GIVEN TASK | Return every line of the data below that includes the string "objects".

○ ○ ○ ○ ○

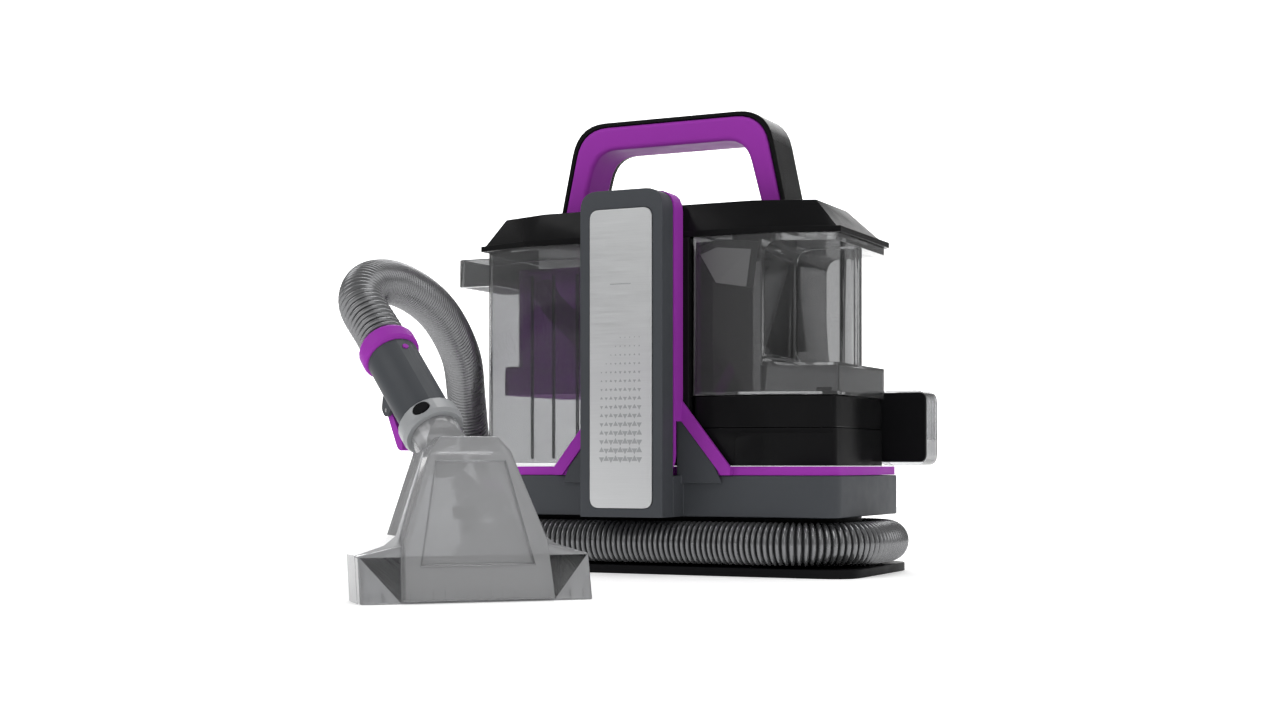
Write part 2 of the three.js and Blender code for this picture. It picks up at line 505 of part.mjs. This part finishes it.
function addNozzle() {
  const n = NOZZLE;
  const rear = cut(slabY(outline(nozzleOutline(0)), n.seam + GAP, n.y1),
    slabY(outline([[n.half - 3, -1], [n.half - 3, n.wing - 4], [n.midX - 4, n.step], [n.topX - 4, n.top - 12],
      [-n.topX + 4, n.top - 12], [-n.midX + 4, n.step], [3 - n.half, n.wing - 4], [3 - n.half, -1]]),
    n.seam - 1, n.y1 - 3));
  const spigot = wandBar(17, -16, WAND.neckFoot - GAP);
  const neckRoom = wandBar(22, WAND.neckFoot - GAP, 60);
  add("nozzle_body", cut(join(leaned(rear), spigot), neckRoom, leaned(block(-90, 90, -40, n.seam + GAP, -5, 130))),
    LIGHT_GREY, tool);
  const frame = slabY(outline([[n.midX, 2], [n.midX - 2, n.step + 4], [n.topX, n.top - 9], [n.topX - 8, n.top],
    [8 - n.topX, n.top], [-n.topX, n.top - 9], [2 - n.midX, n.step + 4], [-n.midX, 2]]), n.y0, n.seam);
  const wings = slabY(outline([[n.half, 0], [n.half, n.wing], [n.midX, n.step], [-n.midX, n.step],
    [-n.half, n.wing], [-n.half, 0]]), n.y0 + 7, n.seam);
  const room = slabY(outline([[n.half - 3, -1], [n.half - 3, n.wing - 4], [n.midX - 5, n.step - 3],
    [n.topX - 5, n.top - 12], [5 - n.topX, n.top - 12], [5 - n.midX, n.step - 3], [3 - n.half, n.wing - 4],
    [3 - n.half, -1]]), n.y0 + 9.5, n.seam + 1);
  const recess = slabY(outline([[n.midX - 12, n.step - 12], [n.topX - 4, n.top - 16], [4 - n.topX, n.top - 16],
    [12 - n.midX, n.step - 12]]), n.y0 - 1, n.y0 + 2.5);
  add("nozzle_cover", cut(leaned(cut(join(frame, wings), room, recess)), neckRoom), CLEAR, tool);
  add("spray_tip", leaned(join(block(-5, 5, 4, n.y1 - 3 - GAP, 52, 60),
    block(-3, 3, 5, 11, 44, 54))), BLACK_MATT, tool);
}

function addWand() {
  const w = WAND;
  const turnedWand = (profile, segments = 24) => turned(profile, 0, 0, segments);
  const neck = turnedWand([[13, w.neckFoot], [20, w.neckFoot], [21.5, w.neckFoot + 3], [21.5, w.neck - 3], [19, w.neck - GAP],
    [13, w.neck - GAP], [13, w.neckFoot]]);
  const window = solid(new THREE.CylinderGeometry(6.3, 6.3, 10, 20).scale(1, 1, 0.75)
    .rotateZ(Math.PI / 2).translate(20.5, 0, 16.5).rotateZ(w.button));
  add("neck_ring", cut(neck, window), LIGHT_GREY, wand);
  add("release_button", solid(new THREE.CylinderGeometry(5.7, 5.7, 5.3, 20).scale(1, 1, 0.72)
    .rotateZ(Math.PI / 2).translate(19.65, 0, 16.5).rotateZ(w.button)), BLACK_MATT, wand);
  const shell = turnedWand([[13, w.neck], [w.r, w.neck], [w.r, w.shell], [13, w.shell], [13, w.neck]]);
  const ear = (x) => slabX(outline([[15, 50], [24.5, 52], [24.5, 60], [15, 66]], 3), x, x + 3, 3);
  const dotHole = solid(new THREE.CylinderGeometry(2.4, 2.4, 6, 16)
    .rotateZ(Math.PI / 2).translate(w.r + 0.5, 0, w.shell - 8).rotateZ(w.cap));
  const pinHoles = rodX(1.5 + GAP, -12, 12, 21, 56, 12);
  add("wand_shell", cut(join(shell, ear(-10.3), ear(7.3)), dotHole, pinHoles), SLATE, wand);
  add("wand_cap", solid(new THREE.CylinderGeometry(2.1, 2.1, 2.6, 16)
    .rotateZ(Math.PI / 2).translate(w.r - 0.7, 0, w.shell - 8).rotateZ(w.cap)), PURPLE, wand);
  const blade = outline([[18.8, 60], [24.3, 59], [33, 30], [30, 24], [25, 28]], 3);
  add("trigger", cut(slabX(blade, -7, 7, 3), pinHoles), PURPLE, wand);
  add("trigger_pin", rodX(1.5, -10, 10, 21, 56, 12), METAL, wand);
  add("hose_collar", turnedWand([[12, w.shell + GAP], [w.collarR - 1, w.shell + GAP], [w.collarR, w.shell + 3],
    [w.collarR, w.end - 4], [w.collarR - 2, w.end - GAP], [12, w.end - GAP], [12, w.shell + GAP]]),
  PURPLE, wand);
}

addBase();
addTrim();
addColumn();
addCore();
addDock();
addCleanTank();
addDirtyTank();
addRoof();
addHandle();
addHolster();
addHose();
addNozzle();
addWand();

export default machine;
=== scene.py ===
"""A portable carpet spot cleaner: the looks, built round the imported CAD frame. Metres, +Z up."""
import json
import math

import bmesh
import bpy
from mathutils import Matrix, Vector


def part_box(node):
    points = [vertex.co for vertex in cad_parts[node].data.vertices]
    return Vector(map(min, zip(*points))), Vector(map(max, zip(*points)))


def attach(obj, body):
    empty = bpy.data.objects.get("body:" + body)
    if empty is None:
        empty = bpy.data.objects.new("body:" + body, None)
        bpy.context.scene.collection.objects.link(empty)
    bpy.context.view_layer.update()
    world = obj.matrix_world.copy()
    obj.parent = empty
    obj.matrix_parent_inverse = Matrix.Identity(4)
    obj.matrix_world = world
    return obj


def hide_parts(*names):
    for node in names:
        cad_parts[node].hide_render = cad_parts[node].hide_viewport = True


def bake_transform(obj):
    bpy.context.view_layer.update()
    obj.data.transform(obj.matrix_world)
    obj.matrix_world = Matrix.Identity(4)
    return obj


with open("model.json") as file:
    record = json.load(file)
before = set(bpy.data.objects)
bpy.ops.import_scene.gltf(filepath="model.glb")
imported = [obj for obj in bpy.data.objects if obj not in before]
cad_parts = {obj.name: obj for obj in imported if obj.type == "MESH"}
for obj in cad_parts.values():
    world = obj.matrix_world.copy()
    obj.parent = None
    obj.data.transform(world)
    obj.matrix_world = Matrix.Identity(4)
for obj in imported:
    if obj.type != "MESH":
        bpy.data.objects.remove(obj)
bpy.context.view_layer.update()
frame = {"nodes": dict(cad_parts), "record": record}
nodes = frame["nodes"]
BODY_OF = {node: body for body, members in frame["record"]["behaviour"]["bodies"].items()
           for node in members}
SLOT_OF = {part["node"]: part["material_slot"] for part in frame["record"]["subparts"]}
MM = 0.001

# ---- camera, low and to the right of the front; level, with the frame shifted up a little ----
EYE = Vector((0.6204, -1.3801, 0.0874))
AZIMUTH, LENS, RISE = math.radians(25.5), 50.625, 0.082


def make_camera():
    data = bpy.data.cameras.new("camera")
    data.lens = LENS
    data.sensor_width = 36
    data.shift_y = RISE
    data.clip_start = 0.05
    camera = bpy.data.objects.new("camera", data)
    camera.location = EYE
    camera.rotation_euler = (math.pi / 2, 0, AZIMUTH)
    bpy.context.scene.collection.objects.link(camera)
    bpy.context.scene.camera = camera


make_camera()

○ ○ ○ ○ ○

COMPLETED TASK |
    empty = bpy.data.objects.get("body:" + body)
        empty = bpy.data.objects.new("body:" + body, None)
        bpy.context.scene.collection.objects.link(empty)
before = set(bpy.data.objects)
imported = [obj for obj in bpy.data.objects if obj not in before]
        bpy.data.objects.remove(obj)
    camera = bpy.data.objects.new("camera", data)
    bpy.context.scene.collection.objects.link(camera)